● Supplied data:

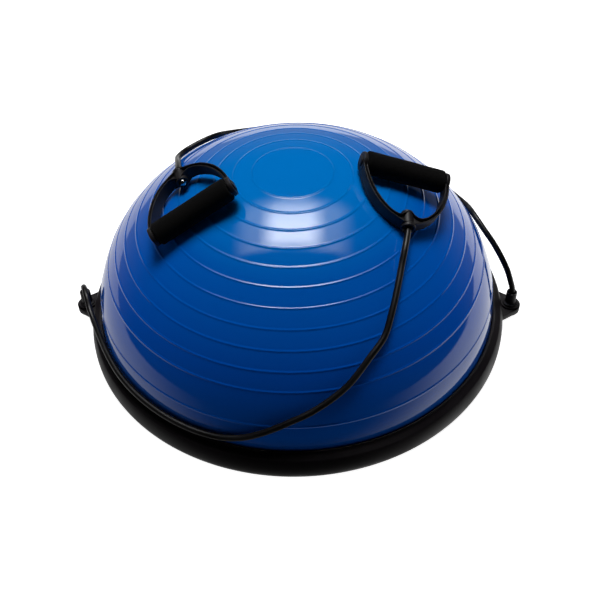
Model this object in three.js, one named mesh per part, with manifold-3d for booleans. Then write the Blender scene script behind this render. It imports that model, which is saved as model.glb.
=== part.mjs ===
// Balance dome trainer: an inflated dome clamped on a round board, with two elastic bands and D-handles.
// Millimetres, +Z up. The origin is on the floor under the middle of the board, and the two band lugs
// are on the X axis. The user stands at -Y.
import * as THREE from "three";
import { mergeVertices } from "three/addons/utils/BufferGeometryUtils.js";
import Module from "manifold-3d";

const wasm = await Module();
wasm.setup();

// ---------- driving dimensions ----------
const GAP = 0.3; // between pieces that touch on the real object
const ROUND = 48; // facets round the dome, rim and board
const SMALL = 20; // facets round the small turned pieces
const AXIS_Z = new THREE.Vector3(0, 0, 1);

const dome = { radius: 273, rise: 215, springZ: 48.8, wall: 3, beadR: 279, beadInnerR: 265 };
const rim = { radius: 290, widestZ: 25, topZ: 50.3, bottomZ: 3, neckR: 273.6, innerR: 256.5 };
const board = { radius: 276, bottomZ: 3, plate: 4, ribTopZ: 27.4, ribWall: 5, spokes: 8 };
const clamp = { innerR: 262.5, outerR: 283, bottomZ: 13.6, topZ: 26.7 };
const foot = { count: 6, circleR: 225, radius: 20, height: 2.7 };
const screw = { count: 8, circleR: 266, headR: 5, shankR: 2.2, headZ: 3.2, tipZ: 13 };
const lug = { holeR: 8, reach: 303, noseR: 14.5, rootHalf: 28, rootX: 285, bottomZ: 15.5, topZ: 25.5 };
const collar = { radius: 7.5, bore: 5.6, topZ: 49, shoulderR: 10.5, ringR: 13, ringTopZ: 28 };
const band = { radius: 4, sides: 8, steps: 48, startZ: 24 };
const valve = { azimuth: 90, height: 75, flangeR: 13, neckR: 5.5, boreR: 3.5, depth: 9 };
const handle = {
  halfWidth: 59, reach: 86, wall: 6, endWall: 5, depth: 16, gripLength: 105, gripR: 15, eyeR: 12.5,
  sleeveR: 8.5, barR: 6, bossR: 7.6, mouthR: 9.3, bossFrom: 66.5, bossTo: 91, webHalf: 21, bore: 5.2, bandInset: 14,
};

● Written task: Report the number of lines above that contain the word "with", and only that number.

● Written solution: 2